Changing durations in the Rhythm Editor is just a tad sluggish as various bits of the display update after each alteration. There is no confirmation prompt on the quit option. This is unforgivable (guess who accidentally clicked here when aiming for Hybriswitch? - which Ludwig is compatible with, of course).
Finally, because of the sheer amount of data and the number of manipulation facilities incorporated into Ludwig, you have to access several screens to see exactly what music the program contains. Entering and editing a few connected series requires a fair amount of clicking.
IF YOU'RE IN the market for a composition program there are more to choose from now than ever before. Comparisons become increasingly difficult and in any event a choice will be a highly personal decision.
M was the first composition program on the market and I confess a personal liking for its graphic approach. All the other composition programs are highly numerically-based, including Ludwig.

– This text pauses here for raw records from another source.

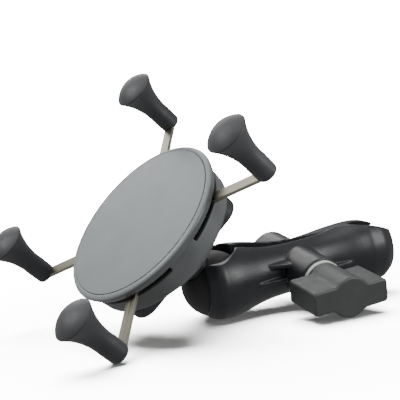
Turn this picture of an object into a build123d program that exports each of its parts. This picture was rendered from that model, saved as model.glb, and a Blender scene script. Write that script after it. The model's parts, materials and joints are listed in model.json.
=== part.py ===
from build123d import *
import math
import os

# A phone holder on a double-socket clamp arm, as it lies on a table.
# Arm frame: X along the arm, Y along the clamp bolt (the knob is on -Y), Z up, origin mid-arm.
# Holder frame: x across the phone, y along the phone, z out of the phone seat, origin at its face.

# ---------------------------------------------------------------- driving dimensions (mm)
CLEAR = 0.3                 # gap between bodies that move past each other
RUNNING = 0.05              # radial clearance of a shaft in its hole

BALL_R = 12.7               # 1 inch mounting ball, over its rubber
BALL_SKIN = 1.8             # rubber thickness on the ball
SOCKET_SPACING = 68.0       # ball centre to ball centre
SOCKET_R = BALL_R + CLEAR   # cup radius in the arm halves
ARM_BULGE_R = 15.2          # arm radius round a socket
ARM_WAIST_R = 10.8          # arm radius at the bolt
NECKING_FRONT = 1.5         # how long the front half's waist stays narrow
NECKING_REAR = 1.0
ARM_TOP_Z = 13.4            # the arm's flattened top and bottom
ARM_END_Z = 10.9            # the same at the end that holds the ball
EMPTY_TOP_FRONT = 12.3      # the same towards the empty end, front half
EMPTY_TIP_FRONT = 7.8       # and at its very tip
EMPTY_TOP_REAR = 10.0
EMPTY_TIP_REAR = 7.0
SHOULDER_X = 25.0           # where the top starts to step down to the end
REAR_LEAN = 3.4             # degrees the rear half closes in at the empty socket
ARM_GAP = 5.0               # space between the two arm halves when clamped
MOUTH_REACH = 7.0           # arm end beyond the ball centre
MOUTH_LIP_R = 12.4          # outer radius of the arm's end
SLOT_HALF = 7.8             # half width of the slots the ball's neck swings in
SLOT_REACH = 9.0            # slot length past the ball centre, towards the bolt

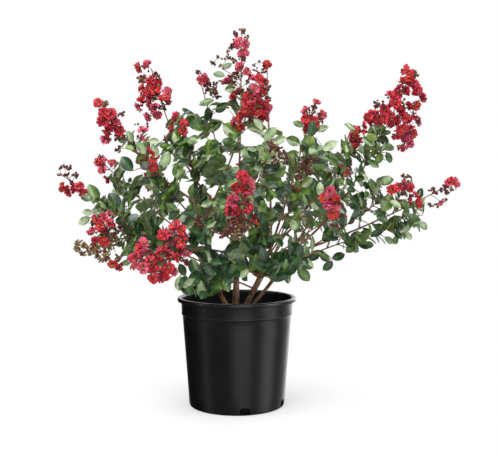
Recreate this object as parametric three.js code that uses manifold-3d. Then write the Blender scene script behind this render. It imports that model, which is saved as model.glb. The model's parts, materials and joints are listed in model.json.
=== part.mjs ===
// A potted crape myrtle in flower: a nursery pot filled with potting mix, seven stems, the boughs that
// they carry and the masses of twigs, leaves and flower heads that the boughs end in.
// Millimetres, +Z up, +Y away from the front. The origin is the middle of the pot's flat underside.
import * as THREE from "three";
import { mergeVertices } from "three/addons/utils/BufferGeometryUtils.js";
import Module from "manifold-3d";

const wasm = await Module();
wasm.setup();

// ---------------------------------------------------------------------------------------------
// Driving dimensions
// ---------------------------------------------------------------------------------------------

const GAP = 0.3; // clearance between neighbouring solids
const SLIVER = 0.03; // faces thinner than this are merged away

const POT = {
  height: 255,
  baseRadius: 112.7,
  cornerRadius: 4,
  cornerBulge: 0.3,
  bodyTopRadius: 128.5,
  bodyTop: 216,
  collarBottom: 219,
  collarBottomRadius: 130,
  collarTopRadius: 131.5,
  rimRadius: 140,
  rimDepth: 9.5,
  rimRound: 3,
  rimEdge: 1,
  wall: 2.2,
  floor: 3,
  sides: 36,
};

const HOLE = { count: 6, width: 24, bottom: 3.4, height: 15, firstTurn: -79.7, depth: 16 };

const SOIL = { top: 217, sides: 28 };

const STEM = {
  ring: 20,
  footRadius: 4.6,
  tipRadius: 3.2,
  flare: 1.4,
  flareHeight: 15,
  flareAt: [0.03, 0.07],
  sides: 6,
  steps: 6,
};
const BOUGH = { footRadius: 2.9, tipRadius: 2.1, sides: 5, steps: 4 };
const AXIS = { footRadius: 2.2, tipRadius: 1.2, sides: 3, steps: 5, key: 40 };

// Side twigs leave the axis of a mass by the golden angle and grow shorter towards its tip. A twig that
// doesn't fit at its full length is tried shorter.
const TWIG = {
  spacing: 42,
  firstAt: 0.2,
  longest: 125,
  shortest: 50,
  lengthSpread: 0.15,
  shorter: [1, 0.75, 0.5],
  lean: 52,
  leanSpread: 8,
  turnSpread: 15,
  rise: 0.28,
  rootRadius: 0.3,
  footRadius: 1.6,
  tipRadius: 1.2,
  sides: 3,
  rings: [0, 0.12, 1],
  leafy: [0.22, 0.92],
  clearance: 5,
};

// Leaves leave a twig to one side and the other, hang a little and face out and up. One that doesn't fit is
// tried again, turned further round.
const LEAF = {
  length: 70,
  width: 40,
  thickness: 1.4,
  spacing: 42,
  spread: 55,
  lastSpread: 12,
  hang: 0.12,
  turnSpread: 25,
  tries: 4,
  turnOn: 70,
  faceOut: 0.8,
  faceUp: 0.7,
  faceSpread: 0.35,
  steep: 0.7,
  margin: 3.5,
  lowest: 274,
  lastAt: 0.97,
  rootVolume: 1,
};

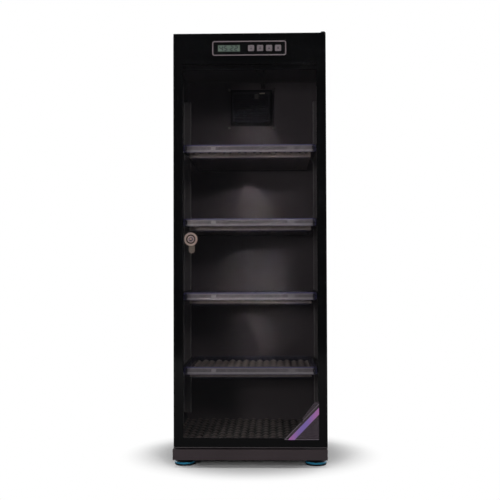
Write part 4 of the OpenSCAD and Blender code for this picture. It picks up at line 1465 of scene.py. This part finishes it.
@dataclass
class DryingUnit:
    """The louvred unit on the back wall, its light bar, its sensor and its two cables.

    A cable's points are shares of its way across and of its drop, from the ceiling to the unit. Its
    hole in the ceiling is measured from the unit's middle and from the glass, its end from the unit's
    middle and from the back wall.
    """

    edge: float = 0.6 * MM
    rim: float = 5.4 * MM
    rim_edge: float = 1.1 * MM
    collar_in: float = 2.7 * MM
    hole_over: float = 2.0 * MM
    blades: int = 15
    blade_t: float = 2.1 * MM
    blade_edge: float = 0.3 * MM
    blade_turn: float = 24.0
    blade_share: float = 0.55
    cable_r: float = 2.0 * MM
    cable_round: int = 4
    cable_fine: int = 6
    cable_angle: float = 60.0
    holes: tuple[tuple[float, float], ...] = ((19.0 * MM, 205.0 * MM), (39.0 * MM, 215.0 * MM))
    ends: tuple[float, ...] = (32.0 * MM, 38.5 * MM)
    end_in: float = 14.8 * MM
    way_shares: tuple[float, ...] = (0.0, 0.0, 0.04, 0.2, 0.48, 0.75, 0.9, 0.97, 0.995, 1.0)
    drop_shares: tuple[float, ...] = (-0.2, 0.07, 0.21, 0.25, 0.25, 0.28, 0.35, 0.5, 0.74, 1.0)

    def build(self) -> None:
        """Builds the unit's pieces."""
        edge_rounded("unit_housing", UNIT_PLASTIC, self.edge)
        self.grille()
        edge_rounded("unit_indicator", INDICATOR_PLASTIC, self.edge / 2)
        edge_rounded("humidity_sensor", SENSOR_PLASTIC, self.edge)
        self.cables()

    def grille(self) -> None:
        """The grille: a raised frame with a collar inside the housing and slanted blades in it."""
        box = Extent.of("unit_grille")
        ring = Bench.block("ring", box.low, (box.high.x, box.centre.y, box.high.z))
        inset = Vector((self.collar_in, 0.0, self.collar_in))
        overlap = Vector((0.0, self.collar_in / 4, 0.0))
        collar_low = Vector((box.low.x, box.centre.y, box.low.z)) + inset - overlap
        ring = Bench.combine(ring, Bench.block("collar", collar_low, box.high - inset), "UNION")
        inner = Vector((self.rim, 0.0, self.rim))
        over = Vector((0.0, self.hole_over, 0.0))
        hole = Bench.block("hole", box.low + inner - over, box.high - inner + over)
        ring = Bench.combine(ring, hole, "DIFFERENCE")
        Bench.outward(ring)
        Bench.round_edges(ring, self.rim_edge, segments=3)
        step = (box.size.z - 2 * self.rim) / self.blades
        reach = Vector((box.size.x / 2 - self.rim / 2, step * self.blade_share, self.blade_t / 2))
        blades = []
        for index in range(self.blades):
            z = box.low.z + self.rim + (index + 0.5) * step
            middle = Vector((box.centre.x, box.centre.y, z))
            blade = Bench.block("blade", middle - reach, middle + reach)
            with Bench.editing(blade):
                bpy.ops.mesh.select_all(action="SELECT")
                bpy.ops.transform.rotate(
                    value=math.radians(self.blade_turn), orient_axis="X", center_override=middle
                )
            blades.append(Bench.round_edges(blade, self.blade_edge))
        grille = Bench.join("unit_grille_louvres", [ring, *blades])
        Bench.stand_for(grille, GRILLE_PLASTIC, "unit_grille")

    def cables(self) -> None:
        """The two cables, held from the ceiling to the unit's top."""
        unit = Extent.of("unit_housing")
        glass = Extent.of("door_glass")
        ceiling = Extent.of("ceiling_panel").low.z
        back = Extent.of("back_panel").low.y
        drop = ceiling - unit.high.z
        tubes = []
        for (hole_x, hole_y), end_x in zip(self.holes, self.ends):
            start = Vector((unit.centre.x + hole_x, glass.low.y + hole_y, 0.0))
            end = Vector((unit.centre.x + end_x, back - self.end_in, 0.0))
            points = []
            for way, fall in zip(self.way_shares, self.drop_shares):
                point = start.lerp(end, way)
                point.z = ceiling - fall * drop
                points.append(point)
            tubes.append(self.tube(points))
        cables = Bench.join("unit_cable_pair", tubes)
        Bench.stand_for(cables, CABLE_SLEEVE, "unit_cables")

    def tube(self, points: Sequence[Vector]) -> bpy.types.Object:
        """A round sleeve along a smooth line through points.

        Args:
            points: the points, in metres.

        Returns:
            The sleeve as a closed mesh.
        """
        curve = bpy.data.curves.new("sleeve", "CURVE")
        curve.dimensions = "3D"
        curve.bevel_depth = self.cable_r
        curve.bevel_resolution = self.cable_round
        curve.resolution_u = self.cable_fine
        curve.use_fill_caps = True
        spline = curve.splines.new("BEZIER")
        spline.bezier_points.add(len(points) - 1)
        for knot, point in zip(spline.bezier_points, points):
            knot.co = point
            knot.handle_left_type = "AUTO"
            knot.handle_right_type = "AUTO"
        obj = bpy.data.objects.new("sleeve", curve)
        bpy.context.scene.collection.objects.link(obj)
        Bench.only(obj)
        bpy.ops.object.convert(target="MESH")
        return Bench.smooth(bpy.context.object, self.cable_angle)


@dataclass
class Feet:
    """The four levelling feet and their blue rings."""

    edge: float = 0.4 * MM

    def build(self) -> None:
        """Builds the feet."""
        for corner in ("front_left", "front_right", "rear_left", "rear_right"):
            edge_rounded(f"foot_{corner}", FOOT_RUBBER, self.edge)
            edge_rounded(f"foot_ring_{corner}", FOOT_RING, self.edge)


@dataclass(frozen=True)
class Lamp:
    """One soft box.

    It stands at a place and faces a point. Its width and height are in metres, its power in watts and
    the spread of its beam in degrees. A lamp that isn't mirrored stays out of glossy faces.
    """

    name: str
    place: tuple[float, float, float]
    aim: tuple[float, float, float]
    width: float
    height: float
    power: float
    spread: float = 180.0
    mirrored: bool = True

    def build(self) -> None:
        """Builds the lamp."""
        data = bpy.data.lights.new(self.name, "AREA")
        data.shape = "RECTANGLE"
        data.size = self.width
        data.size_y = self.height
        data.energy = self.power
        data.spread = math.radians(self.spread)
        obj = bpy.data.objects.new(self.name, data)
        bpy.context.scene.collection.objects.link(obj)
        obj.location = self.place
        obj.visible_camera = False
        obj.visible_glossy = self.mirrored
        obj.rotation_mode = "QUATERNION"
        obj.rotation_quaternion = (Vector(self.aim) - Vector(self.place)).to_track_quat("-Z", "Y")


DOOR_POINT = (0.0, -0.1, 0.6)
WALL_POINT = (0.0085, 0.2, 0.68)
TOP_POINT = (0.0, -0.2, 0.0)
REAR_POINT = (0.0, 0.0, 0.6)
LAMPS = (
    Lamp("left_box", (-1.216, -3.176, 0.78), DOOR_POINT, 0.5, 0.4, 27.0, mirrored=False),
    Lamp("right_box", (1.048, -3.176, 1.55), DOOR_POINT, 0.5, 0.4, 20.0, mirrored=False),
    Lamp("grid", (-1.15, -3.176, 1.13), WALL_POINT, 0.15, 0.8, 0.172, 3.0, mirrored=False),
    Lamp("grid", (1.0, -3.176, 1.13), WALL_POINT, 0.15, 0.8, 0.172, 3.0, mirrored=False),
    Lamp("left_sheen", (-1.6, -3.1, 1.3), DOOR_POINT, 0.9, 1.6, 5.0),
    Lamp("right_sheen", (1.5, -3.1, 1.3), DOOR_POINT, 0.9, 1.6, 5.0),
    Lamp("top_box", (0.0, -0.9, 3.6), TOP_POINT, 2.2, 1.6, 40.0),
    Lamp("rear_left_box", (-1.9, 2.2, 1.6), REAR_POINT, 0.8, 1.2, 25.0),
    Lamp("rear_right_box", (1.9, 2.2, 1.6), REAR_POINT, 0.8, 1.2, 25.0),
)


@dataclass
class Studio:
    """The camera at the photo's place, the pale floor, the surroundings and the lamps."""

    focal_px: float = 923.25
    frame_px: float = 500.0
    sensor: float = 36.0
    clip_end: float = 100.0
    camera_at: tuple[float, float, float] = (0.0639, -2.591, 0.503)
    pitch: float = 1.427
    yaw: float = 1.494
    roll: float = 0.174
    floor_size: float = 60.0
    floor_fade: tuple[float, float] = (0.2, 0.37)
    floor_low: Colour = (0.93, 0.93, 0.93)
    floor_high: Colour = (0.97, 0.97, 0.97)
    floor_unseen: Colour = (0.3, 0.3, 0.3)
    room: Colour = (0.95, 0.97, 1.0)
    ambient: float = 0.07
    dark: float = 0.05
    rear_span: tuple[float, float] = (-0.1, 0.2)

    def build(self) -> None:
        """Builds the studio."""
        self.camera()
        self.floor()
        self.world()
        for lamp in LAMPS:
            lamp.build()
        bpy.context.scene.view_settings.view_transform = "Standard"

    def camera(self) -> None:
        """The camera, at the photo's place and angle."""
        data = bpy.data.cameras.new("camera")
        data.sensor_width = self.sensor
        data.lens = self.focal_px / self.frame_px * self.sensor
        data.clip_end = self.clip_end
        obj = bpy.data.objects.new("camera", data)
        bpy.context.scene.collection.objects.link(obj)
        pitch, yaw, roll = (math.radians(a) for a in (self.pitch, self.yaw, self.roll))
        ahead = Vector((-math.sin(yaw) * math.cos(pitch), math.cos(yaw) * math.cos(pitch), math.sin(pitch)))
        level = ahead.cross(Vector((0.0, 0.0, 1.0))).normalized()
        upright = level.cross(ahead)
        right = level * math.cos(roll) - upright * math.sin(roll)
        up = right.cross(ahead)
        turn = Matrix((right, up, -ahead)).transposed()
        obj.matrix_world = Matrix.Translation(self.camera_at) @ turn.to_4x4()
        bpy.context.scene.camera = obj

    def floor(self) -> None:
        """A floor that is pale to the camera, white far away, and darker to other rays."""
        Bench.clear()
        bpy.ops.mesh.primitive_plane_add(size=self.floor_size, location=(0.0, 0.0, 0.0))
        floor = bpy.context.object
        floor.name = "studio_floor"
        shader = Shader("studio floor")
        cloud = shader.noise(1.5, 3.0)
        path = shader.node("ShaderNodeLightPath")
        seen = Val(shader.tree, path.outputs["Is Camera Ray"])
        pale = shader.blend(cloud, self.floor_low, self.floor_high)
        shader.set(
            Base_Color=shader.blend(seen, self.floor_unseen, pale),
            Roughness=0.8,
            Specular_IOR_Level=0.1,
        )
        x = shader.along(Axis.X)
        y = shader.along(Axis.Y)
        away = (x * x + y * y) ** 0.5
        white = shader.node("ShaderNodeEmission", Color=(1.0, 1.0, 1.0), Strength=1.0)
        far = away.ramp(*self.floor_fade)
        mixed = shader.node("ShaderNodeMixShader")
        shader.feed(mixed.inputs[0], seen * far)
        shader.tree.links.new(shader.surface.outputs[0], mixed.inputs[1])
        shader.tree.links.new(white.outputs[0], mixed.inputs[2])
        shader.tree.links.new(mixed.outputs[0], shader.output.inputs["Surface"])
        floor.data.materials.append(shader.material)

    def world(self) -> None:
        """A white background for the camera and behind the object, and an even dim light elsewhere."""
        world = bpy.data.worlds.new("studio")
        bpy.context.scene.world = world
        world.use_nodes = True
        tree = world.node_tree
        tree.nodes.clear()
        output = tree.nodes.new("ShaderNodeOutputWorld")
        backdrop = tree.nodes.new("ShaderNodeBackground")
        backdrop.inputs["Color"].default_value = (1.0, 1.0, 1.0, 1.0)
        room = tree.nodes.new("ShaderNodeBackground")
        room.inputs["Color"].default_value = (*self.room, 1.0)
        path = tree.nodes.new("ShaderNodeLightPath")
        place = tree.nodes.new("ShaderNodeTexCoord")
        split = tree.nodes.new("ShaderNodeSeparateXYZ")
        tree.links.new(place.outputs["Generated"], split.inputs[0])
        behind = Val(tree, split.outputs["Y"]).ramp(*self.rear_span)
        glossy = Val(tree, path.outputs["Is Glossy Ray"])
        strength = self.ambient - glossy * (self.ambient - self.dark)
        tree.links.new(strength.socket, room.inputs["Strength"])
        through = Val(tree, path.outputs["Is Transmission Ray"])
        camera = Val(tree, path.outputs["Is Camera Ray"])
        share = (camera + through + glossy * behind).least(1.0)
        mixed = tree.nodes.new("ShaderNodeMixShader")
        tree.links.new(share.socket, mixed.inputs[0])
        tree.links.new(room.outputs[0], mixed.inputs[1])
        tree.links.new(backdrop.outputs[0], mixed.inputs[2])
        tree.links.new(mixed.outputs[0], output.inputs["Surface"])


def main() -> None:
    """Builds every sub-assembly in order."""
    Studio().build()
    Casing().build()
    Door().build()
    ControlPanel().build()
    Lock().build()
    Supports().build()
    Trays().build()
    # The floor mat takes darker painted shade in its valleys than the trays' pads.
    EggCrate("floor_mat", colour=MAT_FOAM, deep=0.12).build()
    DryingUnit().build()
    Feet().build()
    left = [name for name, obj in NODES.items() if not obj.hide_render]
    log.info("CAD nodes that show: %s", ", ".join(left))


if __name__ == "__main__":
    main()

Although composition programs are fun - and, arguably, useful (I've used M to produce several pieces) - we've now passed the "Wow, gee whiz, look what this can do" stage of software development and I think users, musicians especially, expect software which is more immediately accessible than a page of numbers. However, just as most of the early sequencers were heavily into numbers while later ones seem to be adopting a more graphic approach, perhaps future composition programs will follow the same line of development.
Having got that little observation off my chest, Ludwig is intrinsically no more difficult to use or understand than any other numerically-based music program, so I can't really deduct Brownie points for that. It does have many more manipulation features than any other composition program currently on the market which elevates it to Blue Peter Badge status.
And that really is the bottom line. It'll be a long while before you've explored all of Ludwig's possibilities and, after all, isn't that why you use a composition program in the first place?